# mehrere Actionlistener



## lemalsaint (15. Okt 2006)

Hallo, ich hab da eine kurze Frage:
Kann ich in einer Klasse mehrere Actionlistener haben, und dann z.B. einem Button den Actionlistener 1 und nem anderen Actionlistener 2 zuordnen? Mit event.getSource geht das was ich will nicht, da die ich für den selben Button verschiedene Actionlistener brauche...
Vielen Dank für Antworten
Mfg
Olli


----------



## SlaterB (15. Okt 2006)

ein Button kann mehrere ActionListener haben,
die getrennt, entweder schnell anonym oder in eigenenen Klassen, definiert werden,

viele Buttons können den gleichen ActionListener haben, nach Source wird unterschieden,

einem Button einen ActionListener mehrmals zuweisen macht offensichtlich wenig Sinn,

--------

dein Problem ist nun nicht ganz klar,
> ich in einer Klasse mehrere Actionlistener haben
in einer Klassen kann man beliebig viele Unterklassen definieren,
-> beliebig viele ActionListener, die nur wenig mit der Klasse an sich zu tun haben

die Klasse selber ist aber nur eine Klasse, also auch nur eine Art von ActionListener

> und dann z.B. einem Button den Actionlistener 1 und nem anderen Actionlistener 2 zuordnen
> Mit event.getSource geht das was ich will nicht, da die ich für den selben Button verschiedene Actionlistener brauche

ein ActionListener zwei Buttons zuzuordnen ist kein Problem, auch nicht danach per getSource zu unterscheiden,

wie es mit anderen ActionListenern auf denselben Button zu Konflikten kommen soll ist nicht ersichtlich,
was interessieren die anderen ActionListener?


----------



## lemalsaint (15. Okt 2006)

Also das mit den Unterklassen könnte ich ja ausprobieren, ich dachte nur dass es eventuel möglich ist die methode ActionPerformed mehrmal in einer Klasse zu haben.
Das Problem bei mir ist folgendes: Ich schreibe ein Spiel Schiffeversenken. Ich will nun in einer Klasse, in der das Spielfeld erzeugt wird gleich die Actionlistener für die einzelnen Buttons adden. Zuerst allerdings sollen bei ActionPerformed die Schiffe gesetzt werden, anschließend sollen geschossen werden... Die Source bleibt gleich, nur soll erst 5 mal Schiffgesetzt, dann schießen der ActionListener sein...
Danke für deine Antwort auf jedenfall
Grüße


----------



## SlaterB (15. Okt 2006)

redest du von mehreren Aktionen, die auf einen Mausklich hin passieren sollen,
oder von einer wechselnen Funktion des Buttons, 
je nach Spielsituation soll ein Klick unterschiedliche Wirkung haben?
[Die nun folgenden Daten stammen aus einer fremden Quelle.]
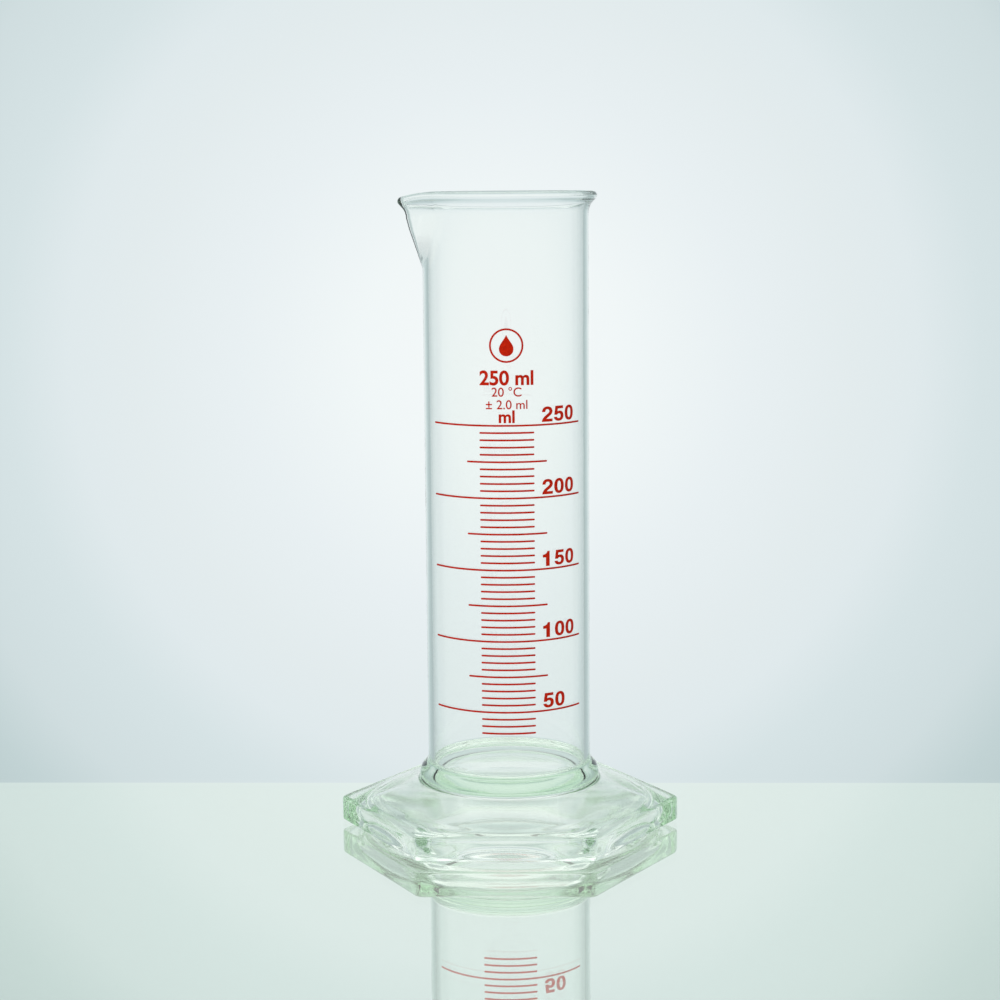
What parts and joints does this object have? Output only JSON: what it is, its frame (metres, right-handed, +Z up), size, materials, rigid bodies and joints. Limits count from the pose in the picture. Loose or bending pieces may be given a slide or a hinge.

in beiden Fällen bietet es sich an, genau einen ActionListener für den Button zu haben, der sich dann um die Logik kümmert,
das Hintereinanderausführen ist nicht schwer und Abfrage des aktuellen Spielzustandes ist in einem ActionListener gut aufgehoben,
je nachdem was zu tun ist, kann dann gerne eine von zwei Unteroperationen gerufen werden


----------



## lemalsaint (15. Okt 2006)

Also die Aktionen sollen nacheinander ausgeführt werden, und ich hab jetzt gerade auch einen Zähler in den Actionlistener eingebaut, der nach dem alle Schiffe gesetzt sind die Funktionsweise ändert. Ich dachte anfangs das sei nicht elegant, aber nun gut
vielen dank


----------